Your Girl Scout troop will plan and finance its own activities, and you’ll coach your girls as they earn and manage troop funds. Troop activities are powered by proceeds earned through council-sponsored product program activities (such as the Girl Scout Cookie Program), group money-earning activities (council approved, of course), and any dues your troop may charge.
Remember that all funds collected, raised, earned, or otherwise received in the name of and for the benefit of Girl Scouting belong to the troop and must be used for the purposes of Girl Scouting. Funds are administered through the troop and do not belong to individuals.
No matter how much your troop plans to save or spend, you’ll need a safe place to deposit your troop dues, product program proceeds, and other funds.
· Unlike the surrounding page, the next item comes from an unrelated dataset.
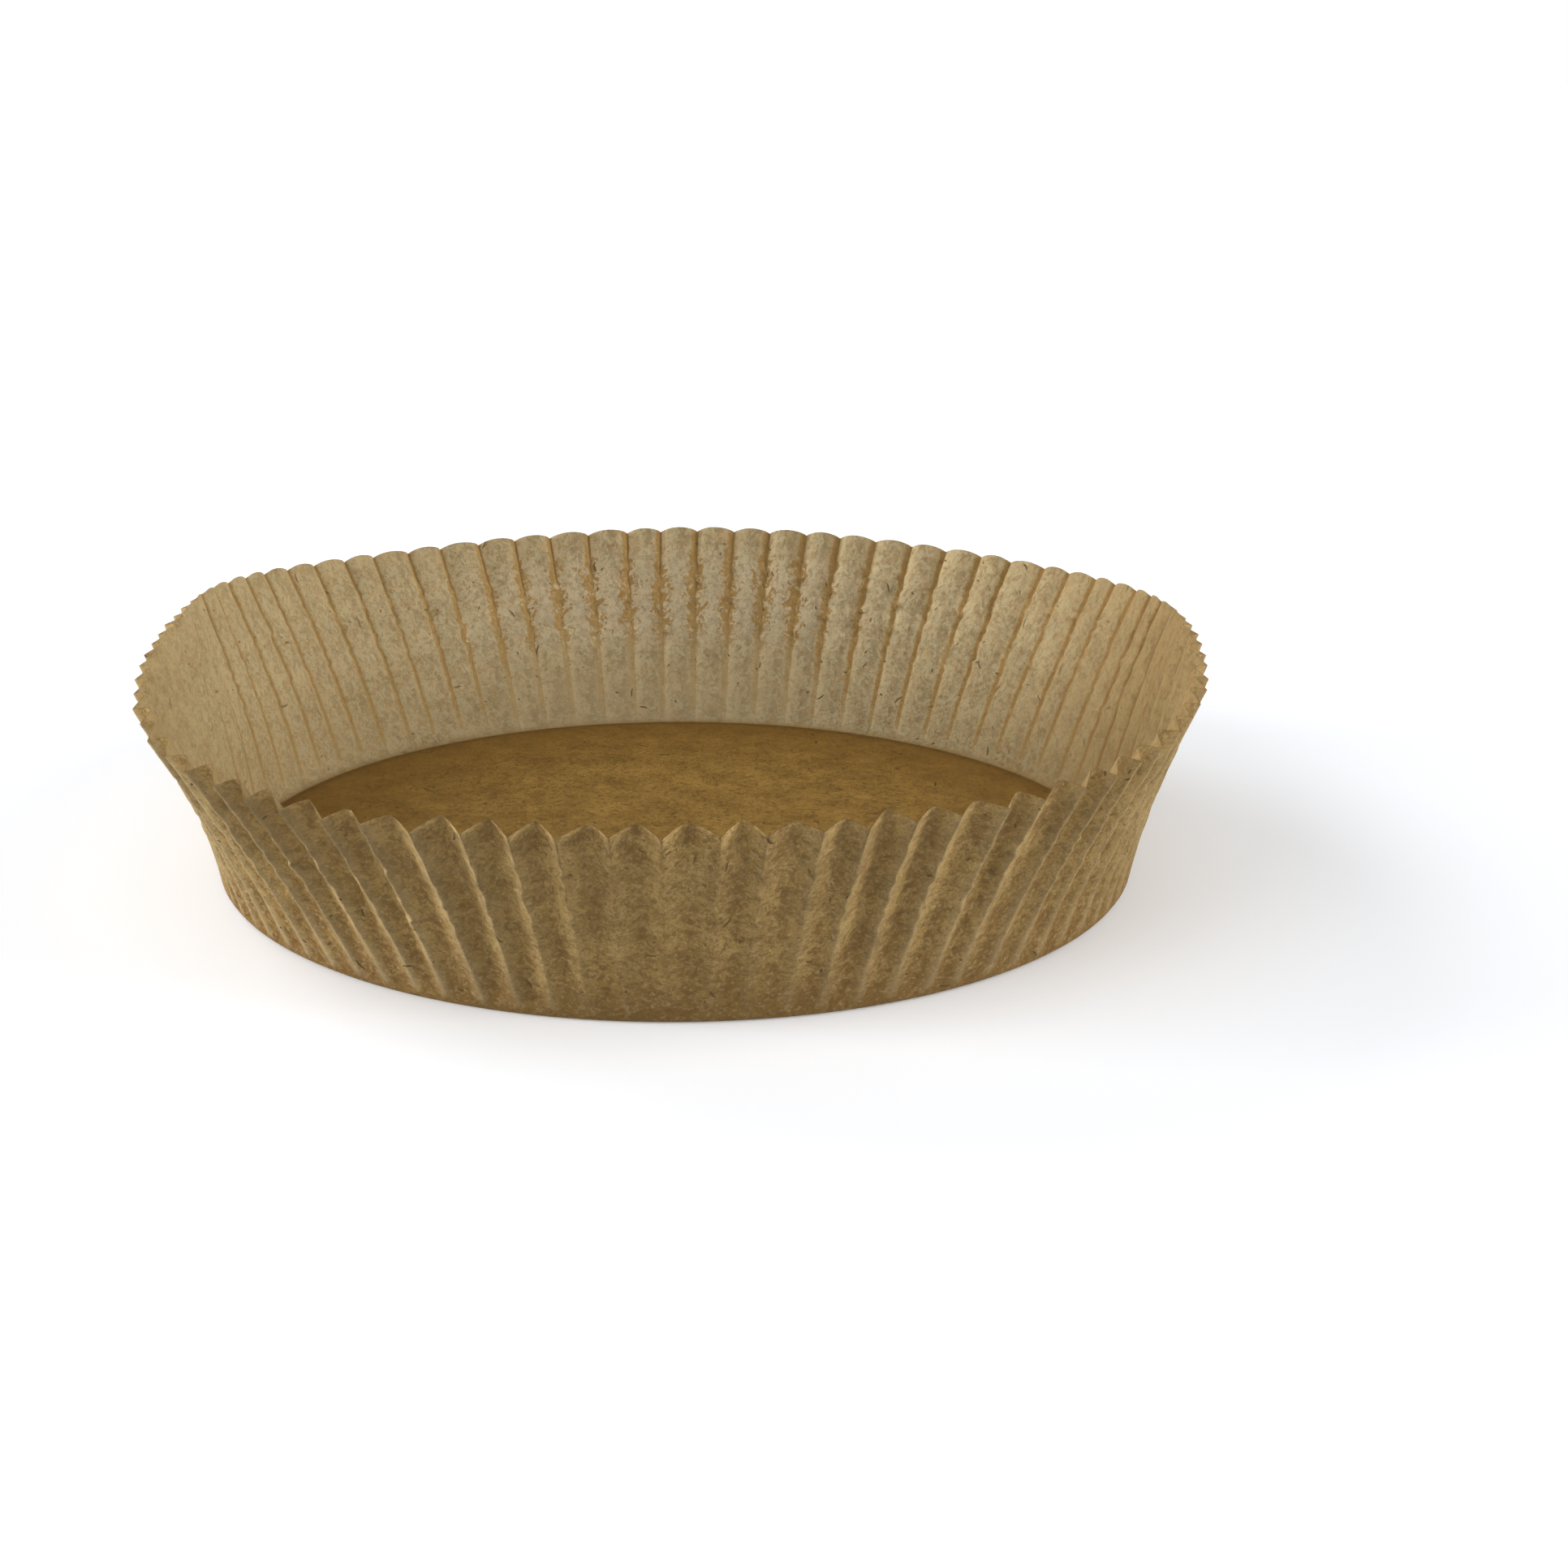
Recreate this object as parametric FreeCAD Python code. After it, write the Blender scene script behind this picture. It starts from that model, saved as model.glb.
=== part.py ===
import FreeCAD, Part
import math
import os

# Air fryer paper liner: one thin round sheet of kraft paper pressed into a shallow cup.
# The floor stays flat. The spare paper of the wall gathers into flutes, which start at nothing
# at the bend round the floor and deepen up to the rim, so the wall is a fan of flat panels that
# meet at fold lines.
# Millimetres, +Z up. The origin is the centre of the underside, which the liner rests on.

# The sheet
PAPER_THICKNESS = 0.12

# The floor and the bend round it
BASE_RADIUS = 96.6  # flat floor, out to the start of the bend
BEND_RADIUS = 2.4  # outside of the bend
BEND_ANGLE = 68.0  # degrees that the bend turns the sheet up from the floor
BEND_STEPS = 2  # facets round the bend

# The wall, along its outward folds
RIM_RADIUS = 120.0  # mean radius at the rim
RIM_HEIGHT = 46.6  # mean height of the rim above the underside
WALL_HOLLOW = 1.1  # how far the wall's middle lies inside a straight line, so that the rim flares
WALL_STEPS = 5  # facets up each fold

# The rim as the paper settles: longer along Y than along X, and a little square
RIM_OVAL = 5.8  # added to the radius along Y, and taken off it along X
RIM_SQUARENESS = 3.3  # added to the radius at the four soft corners, taken off between them

# The flutes
FLUTE_COUNT = 84
FLUTE_DEPTH = 2.8  # at the rim, from an outward fold to the crown inside it
CROWN_WIDTH = 3.0  # width at the rim of the flat crown between two outward folds
DEPTH_GROWTH = 0.7  # power by which the depth grows along the wall, under 1 for a quick start


def rim_radius(angle):
    """Radius of the rim's outward folds, where the settled rim departs from a circle."""
    return RIM_RADIUS - RIM_OVAL * math.cos(2 * angle) - RIM_SQUARENESS * math.cos(4 * angle)


def bend_line():
    """The bend from the flat floor to the foot of the wall, as (radius, height, lean)."""
    line = []
    for step in range(BEND_STEPS + 1):
        lean = math.radians(BEND_ANGLE) * step / BEND_STEPS
        radius = BASE_RADIUS + BEND_RADIUS * math.sin(lean)
        height = BEND_RADIUS * (1 - math.cos(lean))
        line.append((radius, height, lean))
    return line


def wall_line(angle, depth):
    """A fold line from the foot of the wall to the rim, as (radius, height, lean).

    The paper is as long along every fold, so a fold that reaches less far out stands higher.
    """
    foot_radius, foot_height, _ = bend_line()[-1]
    slant = math.hypot(RIM_RADIUS - foot_radius, RIM_HEIGHT - foot_height)
    reach = rim_radius(angle) - depth - foot_radius
    rise = math.sqrt(slant ** 2 - reach ** 2)
    lean = math.atan2(rise, reach)
    line = []
    for step in range(1, WALL_STEPS + 1):
        share = step / WALL_STEPS
        outward = rim_radius(angle) - foot_radius
        inset = depth * share ** DEPTH_GROWTH
        hollow = 4 * WALL_HOLLOW * share * (1 - share)
        radius = foot_radius + outward * share - hollow - inset
        line.append((radius, foot_height + rise * share, lean))
    return line


def flute_section():
    """The corners across one flute, as (share of the pitch, depth)."""
    pitch = 2 * math.pi * RIM_RADIUS / FLUTE_COUNT
    half_crown = CROWN_WIDTH / pitch / 2
    return [(0.0, 0.0), (0.5 - half_crown, FLUTE_DEPTH), (0.5 + half_crown, FLUTE_DEPTH)]


def fold_lines(offset):
    """Every fold line from the floor to the rim, in order round the liner.

    offset moves the line into the cup, square to the wall, from the sheet's outer face.
    """
    lines = []
    for flute in range(FLUTE_COUNT):
        for share, depth in flute_section():
            angle = 2 * math.pi * (flute + share) / FLUTE_COUNT
            points = []
            for radius, height, lean in bend_line() + wall_line(angle, depth):
                inner_radius = radius - offset * math.sin(lean)
                inner_height = height + offset * math.cos(lean)
                x = inner_radius * math.cos(angle)
                y = inner_radius * math.sin(angle)
                points.append(FreeCAD.Vector(x, y, inner_height))
            lines.append(points)
    return lines


def facet(*corners):
    """A flat face through the corners."""
    return Part.Face(Part.makePolygon(list(corners) + [corners[0]]))


def strip(first, second):
    """Flat facets between two lines that have a point each for every step."""
    facets = []
    for step in range(len(first) - 1):
        facets.append(facet(first[step], second[step], second[step + 1]))
        facets.append(facet(first[step], second[step + 1], first[step + 1]))
    return facets


def sheet_face(lines):
    """One face of the sheet: the flat floor and the panels of the wall between its folds."""
    facets = [facet(*[line[0] for line in lines])]
    for line, following in zip(lines, lines[1:] + lines[:1]):
        facets += strip(line, following)
    return facets


def cut_edge(outer_lines, inner_lines):
    """The sheet's cut edge round the rim, from the outer face to the inner one."""
    outer_rim = [line[-1] for line in outer_lines]
    inner_rim = [line[-1] for line in inner_lines]
    return strip(outer_rim + outer_rim[:1], inner_rim + inner_rim[:1])


def paper_liner():
    """The pressed sheet as one closed solid."""
    outer_lines = fold_lines(0.0)
    inner_lines = fold_lines(PAPER_THICKNESS)
    facets = sheet_face(outer_lines) + sheet_face(inner_lines) + cut_edge(outer_lines, inner_lines)
    shell = Part.makeShell(facets)
    shell.sewShape()
    return Part.makeSolid(shell)


os.makedirs("parts", exist_ok=True)
paper_liner().exportStep("parts/paper_liner.step")
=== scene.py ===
# Air fryer paper liner: one round sheet of kraft paper pressed into a shallow fluted cup,
# standing on a white studio floor. Metres, +Z up, the middle of the liner's underside at the
# origin. Sizes of the paper are in millimetres, and MM turns them to metres. Angles go from +X
# round to +Y, so the front of the liner is at -90 degrees and its back at 90.
import bmesh
import bpy
import math
import random
from mathutils import Matrix, Vector, noise


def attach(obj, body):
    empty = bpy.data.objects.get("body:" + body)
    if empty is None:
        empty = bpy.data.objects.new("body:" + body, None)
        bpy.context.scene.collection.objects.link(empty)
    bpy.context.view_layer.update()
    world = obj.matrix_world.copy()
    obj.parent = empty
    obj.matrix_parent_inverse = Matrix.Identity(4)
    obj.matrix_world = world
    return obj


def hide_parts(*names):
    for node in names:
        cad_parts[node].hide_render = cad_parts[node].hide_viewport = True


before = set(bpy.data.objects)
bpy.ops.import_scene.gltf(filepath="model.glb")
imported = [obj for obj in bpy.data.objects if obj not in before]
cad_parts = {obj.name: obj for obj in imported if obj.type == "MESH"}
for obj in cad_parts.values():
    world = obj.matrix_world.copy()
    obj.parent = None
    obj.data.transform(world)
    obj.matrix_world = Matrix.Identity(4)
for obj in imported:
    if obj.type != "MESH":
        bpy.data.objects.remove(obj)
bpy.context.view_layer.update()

MM = 0.001
NODE = "paper_liner"

# The flat sheet
PAPER_THICKNESS = 0.12
FLUTES = 84
FLUTE_COLUMNS = 10  # columns of points across one flute
FOLD_CROWDING = 0.6  # how far the columns crowd towards the fold lines, 0 for even
FLOOR_RINGS = (32.0, 62.0, 82.0, 92.0)
BEND_ROWS = 3
WALL_ROWS = 47

# The pressed cup
BASE_RADIUS = 96.6
BEND_RADIUS = 2.4
BEND_ANGLE = math.radians(68.0)
RIM_RADIUS = 120.0
RIM_HEIGHT = 46.6
WALL_HOLLOW = 1.1
RIM_OVAL = 5.8
RIM_SQUARENESS = 3.3
RIM_LOBE = 1.9  # a third lobe, where the paper sprang back unevenly
RIM_LOBE_TURN = math.radians(13.0)
WALL_SWAY = 0.6  # slow wander of the wall in and out, at the rim
WALL_RIPPLE = 0.2
FLOOR_SWELL = 0.35
SWELL_SPACING = 45.0

# The flutes
FLUTE_DEPTH = 3.0
DEPTH_GROWTH = 0.62  # power by which the depth grows up the wall
OPENED_GROWTH = 0.4  # added to that power where the folds opened out, so it is flat low down
FRONT_FLATNESS = 1.25  # power of a flute's section in front
BACK_FLATNESS = 3.75  # added to that power at the back
FLANK_LEAN = 1.8  # and taken off one flank of a leaning crown, and added to the other
FIRST_FOLD = math.radians(-88.4)
CROWDING = 0.06  # how much wider the flutes are opposite their closest place
WIDEST_FLUTE = math.radians(62.0)

# The crushing of the folds
JOG_SPACING = 5.5  # between the jogs along a crushed fold line
SMALLEST_JOG = 0.35
JOG_VARIETY = 1.2  # how much larger than the smallest a jog may be
FRONT_JOG = 0.25  # and how much larger they all are in front
FOLD_WAVE = 0.4  # fine sideways waver of a crushed fold
FOLD_DRIFT = 0.35  # slow sideways wander of any fold, at the rim
FOLD_LOSS = 0.3  # height that a fold loses at the rim to its own crushing
BACK_FOLD_LOSS = 0.6  # and more of it round the back
DENT_DEPTH = 1.5
CRUMPLE_DEPTH = 0.55
FACET_WIDTH = 2.6
FACET_HEIGHT = 3.4

# The marks that the press leaves on the paper, and where light and shade are painted on it, for
# the materials to read
PRESS_MARKS = ("fold", "flank", "rise", "crush", "opening", "stretch_and_light", "wear_and_highlight")

FOOT_RADIUS = BASE_RADIUS + BEND_RADIUS * math.sin(BEND_ANGLE)
FOOT_HEIGHT = BEND_RADIUS * (1 - math.cos(BEND_ANGLE))
BEND_LENGTH = BEND_RADIUS * BEND_ANGLE
SLANT = math.hypot(RIM_RADIUS - FOOT_RADIUS, RIM_HEIGHT - FOOT_HEIGHT)
SHEET_RADIUS = BASE_RADIUS + BEND_LENGTH + SLANT


def smooth_step(low, high, value):
    """0 below low, 1 above high, and an even curve between."""
    share = min(max((value - low) / (high - low), 0.0), 1.0)
    return share * share * (3 - 2 * share)


def waver(*place):
    """An even random wave between about -1 and 1, one step long in each direction."""
    return noise.noise(Vector(place))


# Each flute is its own: the paper gathers by hand-sized chance, not by a ruler
chance = random.Random(84)
flute_depths = [chance.uniform(0.8, 1.14) for flute in range(FLUTES)]
crown_shifts = [chance.uniform(-0.1, 0.1) for flute in range(FLUTES)]
fold_shifts = [chance.uniform(-0.006, 0.006) for flute in range(FLUTES)]
fold_insets = [chance.uniform(0.0, 0.5) for flute in range(FLUTES)]


# How the cup differs round its wall, and where light and shade are painted round it

def towards(angle, middle, reach):
    """1 at the middle angle, easing to 0 at reach degrees to either side of it."""
    away = math.degrees(abs(math.remainder(angle - math.radians(middle), 2 * math.pi)))
    return 1 - smooth_step(0.0, reach, away)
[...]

If you’ve stepped up to lead an existing troop, you may inherit a checking account, but with a new troop, you’ll want to open a new bank account.
Here are a few helpful tips you can take to the bank:
Be sure to find a bank that has free checking and low fees.
Designate a “troop treasurer,” that is, one person who is responsible for troop funds and for keeping a daily account of expenditures.
Submit the Bank Account Change/Request Form *(this needs to be our Bank Request Formstack Link) with at least two identified signers for the bank account.
Designate a “troop treasurer,” that is, one person who is responsible for troop funds and for keeping an account of expenditures.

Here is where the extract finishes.